Making the Transition Work

Shifting from equality-based to fairness-based systems requires careful change management. People have built their work patterns around existing incentive structures.

Start by auditing current systems. Where do equality-based policies conflict with business objectives? Which high performers have disengaged or left because their contributions weren't recognized? Which low performers have been protected by systems that don't measure contribution?

Communicate the change clearly. Explain why fairness serves everyone's long-term interests, including people who might receive fewer rewards initially. Better to work for a growing, successful organization where contribution gets recognized than a declining organization where everyone gets treated equally poorly.

Expect resistance during transition. Some people benefit from equality-based systems despite contributing less. They'll argue that fairness is divisive or unfair. Hold firm. The goal isn't to make everyone happy in the short term—it's to build systems that reward value creation over time.

Why Fair Systems Win Long-Term

Equality feels good in the moment. Fairness works over the long run.

Companies that confuse the two lose their best people to competitors who understand the difference between treating everyone the same and giving everyone what they earn.

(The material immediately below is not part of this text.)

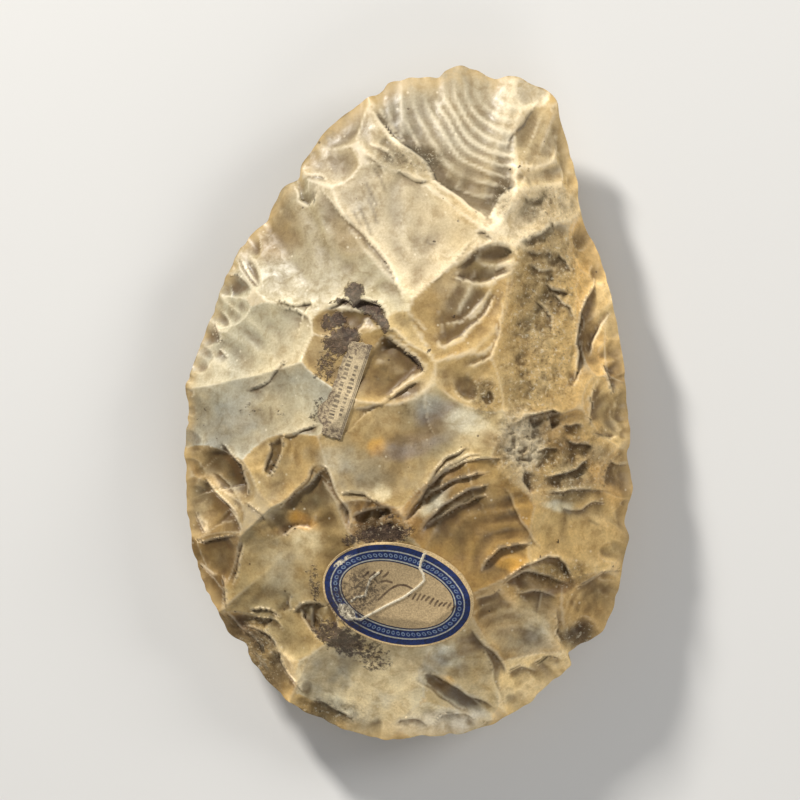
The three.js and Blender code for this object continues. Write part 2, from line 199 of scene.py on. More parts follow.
# where one flake broke off in a step: the ground on the right hand of each line is lower
# each row: depth of the step, how far the hollow reaches from it, and the line itself
upperSteps = [
    (1.3, 6, [(19, 38.4), (16, 41.4), (12, 44.6), (8, 47.8), (5.6, 49.2), (4.9, 51.2), (4, 53.2),
              (2, 55), (0, 56.6), (-2, 57.8), (-4, 59.6), (-6, 62), (-8, 64.8), (-9.4, 67)]),
    (0.7, 1.6, [(5.2, 49.6), (4.8, 51.5), (4, 53.2), (2, 55), (0, 56.6), (-2, 57.8), (-4, 59.6),
                (-6, 62), (-9, 66.3)]),
    (0.45, 5, [(-19.6, 49.6), (-19, 47), (-15, 41.6), (-10, 36.8), (-5.2, 31.4), (-3, 27), (-1, 22),
               (0.6, 19.4)]),
    (0.6, 2.5, [(-3, 52), (-1, 50.6), (1.5, 49.2), (3.4, 48.7), (4.9, 49.4)]),
    (0.35, 2.5, [(-9, 57.4), (-6.4, 56.6), (-4, 54.6), (-2.6, 52.4)]),
    (0.3, 2, [(-5.4, 59), (-2.4, 56.8), (-0.4, 54.2), (0.4, 51.6)]),
    (0.3, 2, [(-10.6, 54.8), (-8, 54), (-6, 52), (-5, 50)]),
    (0.5, 3, [(-19.8, 47.5), (-21, 45), (-22.6, 43.6), (-24.2, 45), (-25.2, 48)]),
    (0.4, 2.5, [(-25.5, 50.2), (-22.5, 50.4), (-19.5, 50), (-18, 48.6)]),
    (0.8, 3.5, [(-38, 32.2), (-37.2, 30.8), (-35, 28), (-33, 25.5)]),
    (0.6, 4, [(-41.5, 27), (-40, 28.7), (-38, 28.2), (-36, 26.6), (-34.8, 25.2)]),
    (0.5, 3, [(-30, 22.1), (-27.5, 21.9), (-25, 21.3), (-23, 21.5), (-21.5, 21.9), (-21, 20.2)]),
    (0.3, 2, [(-28, 21), (-25.5, 20.3), (-23.5, 19.4), (-22, 18.5), (-21.3, 16.5)]),
    (0.9, 7, [(-19.5, 19.6), (-18, 20.8), (-16, 21.7), (-14.8, 22.9), (-13.5, 22.2), (-12, 21.4),
              (-10.2, 22.6), (-8, 22.2), (-6.3, 21.4), (-5.4, 20), (-5.2, 17), (-5.4, 15.2)]),
    (1.3, 7, [(-5.6, 15.4), (-3.5, 13.6), (-1.5, 11.8), (0.5, 10), (2.5, 8), (3.6, 6.6)]),
    (0.35, 1.6, [(-5, 16.4), (-3.4, 16.3), (-2.2, 15.2), (-0.6, 12.8)]),
    (0.7, 2.5, [(-43.2, 18.5), (-42.3, 16), (-41.8, 13.2)]),
    (0.3, 1.5, [(-42, 12), (-40.8, 11), (-39.5, 9.9)]),
    (0.35, 4, [(-36, 2.8), (-33.5, 3.3), (-31, 5), (-28.5, 8), (-26.5, 9.5)]),
    (0.5, 5, [(-29, -6.8), (-27, -7.2), (-23, -5.8), (-19, -4.4)]),
    (0.45, 5, [(-13, -1.6), (-9, -1.3), (-6, 0), (-3, 1.8), (0, 4), (2.5, 5), (4.5, 4.9)]),
    (1.9, 5.5, [(-41.7, -8.2), (-40.3, -10.2), (-38.6, -12.2), (-37, -14), (-36, -15.8),
                (-35.2, -18), (-35.2, -21)]),
    (1.5, 4, [(-45.2, -16.2), (-43, -19.2), (-41, -21.8), (-38.6, -24.2), (-37.4, -26)]),
    (0.8, 3, [(-40, -23.6), (-38.4, -25.4), (-37.4, -27.2), (-36.6, -29)]),
    (0.7, 2.5, [(-47.4, -24), (-46, -27), (-44.8, -29.5)]),
    (0.5, 4, [(-48.5, -30.6), (-45, -31.2), (-41, -30), (-37, -28.8)]),
    (0.8, 4, [(-36.8, -29.5), (-36.9, -34), (-37.8, -37.6), (-39.4, -40.6)]),
    (0.6, 2.5, [(-36.4, -21.8), (-34.8, -22.4), (-33, -24), (-31.7, -26.2)]),
    (0.5, 2.6, [(-27.7, -7), (-27.8, -9.5), (-28.3, -11.5), (-29.6, -14.5), (-31, -16.8)]),
    (0.4, 1.5, [(-32, -16.5), (-30.8, -13), (-30.2, -10.5), (-30.4, -8)]),
    (1.0, 5, [(-19.8, -13.0), (-18, -14.2), (-16.9, -16.4), (-16.1, -19), (-15, -21.5),
              (-13.4, -24), (-12.8, -29)]),
    (0.5, 4, [(-28.5, -23.5), (-25.5, -20.4), (-23, -17.4), (-21, -14.4), (-19.5, -13)]),
    (0.6, 4, [(-15.5, -20.4), (-12.5, -19.7), (-10, -19.6), (-8, -21), (-5.6, -22.8)]),
    (0.8, 4, [(-13, -25.4), (-10, -23.8), (-7, -22.9), (-4.8, -22.9), (-3.4, -24.6)]),
    (0.4, 3, [(-21, -27.6), (-22.5, -27), (-24, -27), (-25.5, -27.8), (-27.8, -29.8)]),
    (0.6, 4, [(-2, -27), (0, -24.4), (2, -21.5), (4, -18), (6, -14.5), (8, -12.3), (10, -11),
              (12, -10), (14.5, -10.2)]),
    (0.55, 1.5, [(0.8, -23.6), (4.5, -18.2), (8, -14.8), (12, -12.9), (16, -12.2), (20, -12),
                 (22, -13.4)]),
    (0.5, 1.4, [(1.5, -23), (5, -19.6), (10, -16.7), (15, -15.2), (19, -15)]),
    (0.4, 1.3, [(2.6, -20.6), (5.6, -16.4), (9, -13.4), (13, -11.6), (17.5, -11)]),
    (0.35, 2, [(3, -27.5), (7, -25), (11, -22.6), (15, -20.6), (18, -19.6)]),
    (0.7, 3, [(1.4, -29), (4, -26), (7, -23.2), (10, -21.2), (14, -18.9), (18.5, -17.2)]),
    (0.5, 3, [(15.4, -38), (17, -34.5), (20, -32), (23, -31), (26, -30.9), (28, -31.6)]),
    (0.35, 3, [(20.5, -18), (22.5, -21.8), (24.5, -25.8), (26.5, -29.3), (29.5, -32.8)]),
    (0.9, 4, [(19.4, -40.6), (23, -37.8), (26, -35.8), (29, -34.6), (31, -33.8), (33, -34),
              (34.5, -36), (35.5, -38.4), (36.8, -41.2)]),
    (0.8, 3, [(20.5, -40.8), (23, -38.7), (25.5, -37.5), (28, -37.2), (31, -38.3), (33, -39.4),
              (35.7, -40.8)]),
    (0.5, 2, [(23, -42), (27, -41.4), (30, -42), (33, -43.4)]),
    (0.4, 3, [(14, -43), (16, -42.9), (18, -42.2), (20, -40.3)]),
    (0.5, 4, [(36.6, -41), (38.5, -40.3), (41, -38.8), (44, -37.4), (48, -36.9)]),
    (0.9, 3, [(23.4, -4.2), (26.5, -2.8), (29, -2.1), (32, -1.5), (35, -2.8)]),
    (0.8, 2, [(27.6, -5.6), (26.6, -4), (26.3, -2.8)]),
    (0.8, 2, [(31.4, -6), (30.9, -4), (30.7, -2.2)]),
    (0.7, 1.6, [(33.6, -5), (35.5, -5.3), (37, -4.8), (39, -5)]),
    (0.7, 2.5, [(34.4, -8.1), (36, -8.7), (38, -8.6), (39.5, -9), (41.4, -10)]),
    (0.4, 2, [(27.4, -10.4), (30, -9.9), (33.6, -10.2)]),
    (0.8, 3, [(28.8, -16.5), (32, -16.1), (34.5, -15.4), (37, -14.9), (38.5, -13.4), (40.6, -12.2)]),
    (0.6, 2.5, [(29.4, -20), (33, -19.6), (36, -18.9), (39, -18.7), (42, -18.9), (46, -19.4)]),
    (0.5, 2, [(33.4, -22.4), (36, -23.5), (38.5, -23.5), (41, -22.2), (43.6, -21.6)]),
    (0.7, 2.5, [(26.4, -20.6), (25.4, -17.5), (25.6, -14.6)]),
    (0.6, 4, [(43.4, -19), (43.8, -15.5), (45, -13), (47, -13.4), (50, -13.6)]),
    (0.5, 3, [(40.4, -5), (40.3, -2), (40.8, 1), (41.4, 4.6)]),
    (0.4, 3, [(47.4, -6.8), (45, -7.9), (43, -7.8), (40.8, -6)]),
    (0.9, 3, [(45.7, 2.2), (45, 4.5), (44.3, 6.8), (43.4, 9)]),
    (0.4, 4, [(21.4, 54), (22, 58), (24, 61), (27, 64), (30, 68.6)]),
    (0.4, 3, [(33, 56.2), (31.5, 54), (30, 53.2), (28, 52.9), (25, 52.9)]),
    (0.5, 1.5, [(31, 64.6), (32.6, 66), (34, 66.6)]),
    (1.1, 4, [(25, 48.2), (21.5, 47.2), (20, 45.5), (18.6, 43), (17.4, 40.4)]),
    (0.6, 2, [(24.5, 45.6), (27, 44.6), (30.5, 45)]),
    (0.9, 4, [(23.4, 35.4), (27, 36.2), (30, 37.3), (32, 39), (34, 39.6), (37, 40)]),
    (0.6, 1.5, [(15, 37.6), (17, 38), (18, 36.8), (18.8, 35.6)]),
    (0.5, 3, [(9.4, 28.8), (12.5, 31.2), (15, 33.5), (17, 34.6), (19.5, 34.9), (21.5, 34.2),
              (23.5, 32.6), (24.2, 30.6)]),
    (0.6, 2, [(24, 30.4), (21, 28.6), (18, 27.1), (15, 26.5), (12.5, 27), (10, 28.2)]),
    (0.22, 2.5, [(3.4, 25.2), (7, 27.5), (10, 31), (13, 34.5), (15.4, 36.4)]),
    (0.42, 2.6, [(20, 25.5), (17, 20.6), (14, 16.8), (11, 14), (8, 13), (4.6, 13.6)]),
    (0.4, 2.4, [(19.8, 19), (19.4, 14.6), (17.6, 10.6), (14.6, 8.4), (11.4, 8)]),
    (0.3, 2, [(0.2, 19.6), (1.8, 17.8), (3.4, 15.4)]),
    (0.8, 2, [(30, 26.6), (31.5, 25.2), (33, 24.8), (36, 24)]),
    (0.25, 2, [(18.4, 26), (15, 21.6), (11.6, 18.6), (7.6, 17.4)]),
    (0.3, 2.5, [(25.6, 34), (28, 32.8), (30.4, 33.2), (32.4, 32)]),
    (0.3, 2.5, [(26.4, 30.6), (29.8, 29.2), (32.4, 29.6)]),
    (0.35, 2, [(33, 33), (34.8, 31), (36.2, 28.8)]),
    (0.25, 3, [(27.6, 22.6), (29.8, 21), (31.4, 18.4), (32, 14)]),
    (0.6, 2, [(31.3, 24.7), (33.5, 22.4), (35.5, 21.2), (36.5, 19.5), (38.2, 17.8)]),
    (1.7, 4, [(36.6, 4), (37.1, 9), (37.6, 13), (38.1, 17), (38.6, 20.5), (39.6, 23.5), (41, 26.5),
              (41.8, 28.4)]),
    (0.8, 2.5, [(45.6, 20.8), (44, 19.3), (42.6, 17.2), (41.5, 15), (40.6, 12.5), (40.3, 9.6)]),
    (0.5, 3, [(-35.7, -46.5), (-33, -45.4), (-30.5, -45.6), (-29, -46.6), (-28.3, -48.2)]),
    (0.45, 3, [(-34.4, -47.6), (-31, -47.6), (-29.5, -48), (-28.6, -49.5), (-27.8, -50.6)]),
    (0.9, 2.5, [(-37, -49.4), (-34, -50), (-31.5, -51.2), (-30, -53), (-29.2, -55.4)]),
    (0.7, 2, [(-36.7, -50.5), (-34.5, -51.6), (-32.8, -53.6), (-32, -56.4)]),
    (1.5, 3.5, [(-29.4, -55), (-28.5, -57.5), (-27, -59.8), (-25.5, -61.8), (-23.5, -64.4)]),
    (0.7, 2, [(-34.7, -55), (-33, -57), (-31.6, -60.4)]),
    (1.1, 3, [(-22, -65.9), (-19, -66.7), (-16.5, -68), (-14, -69.4), (-12, -71)]),
    (0.6, 3, [(-26.4, -46.4), (-25, -45.5), (-23.5, -44.2), (-21.5, -43.9), (-19.3, -44.2),
              (-17.6, -45.2)]),
    (0.7, 1.6, [(-20.7, -51), (-22, -49.3), (-23.3, -47), (-23.7, -44.6)]),
    (0.5, 3, [(-18.2, -53.2), (-20, -52), (-20.8, -50), (-21.3, -47), (-21.1, -44.2)]),
    (0.3, 1.5, [(-26, -41.6), (-26.6, -44), (-26.1, -46)]),
    (0.8, 3, [(-41.3, -38), (-41, -42), (-40.7, -46)]),
    (0.6, 2, [(-46.6, -35.6), (-45, -37.2), (-43.5, -38.6), (-42, -38.3)]),
    (1.3, 4, [(-41.6, -46), (-39, -48), (-37.5, -49.5), (-35.6, -51.4)]),
    (0.6, 2.5, [(13, -49), (15, -51.3), (17, -53.6), (18.6, -55), (20.5, -57.5), (21.8, -60.4)]),
    (0.3, 3, [(21.9, -68.4), (20.3, -64.5), (19, -60.5), (18, -57), (16.8, -53.6)]),
    (0.7, 2.4, [(2, -59.6), (6, -60.3), (8.5, -61.6), (11, -63.3), (14, -65), (16.5, -66.2),
                (20.4, -67.8)]),
    (0.4, 2.5, [(16.4, -70.6), (13, -69), (10, -67.3), (7, -65.2), (4, -63), (0.3, -60.2)]),
    (0.5, 2, [(4, -72), (7, -69.6), (10, -68.7), (12.5, -69), (15.4, -71.4)]),
    (0.7, 2, [(-3.4, -72), (-2, -70.4), (0, -70.2), (3, -70.6), (5.2, -72.4)]),
    (0.4, 1.5, [(16, -72.4), (18, -70.5), (21.4, -69.9)]),
    (0.6, 1.6, [(21.8, -59.8), (25, -58.4), (26.3, -58.6), (28.6, -59.6)]),
    (0.4, 3, [(28, -57.8), (31, -56.3), (34.6, -56.6)]),
    (0.6, 2, [(34.8, -54.4), (32.5, -51), (33, -48), (33, -44.6)]),
]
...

The most successful organizations don't just tolerate performance differences—they amplify them. They create systems where exceptional contributors can have exceptional impact and receive exceptional recognition.

This isn't about creating winner-take-all cultures. It's about alignment. When individual success connects directly to company success, everyone wins. The pie grows. Opportunities multiply. Standards rise.

The choice isn't between fairness and equality. It's between building systems that attract and reward excellence or building systems that settle for mediocrity.

Choose fairness over comfort. Your best people are counting on it.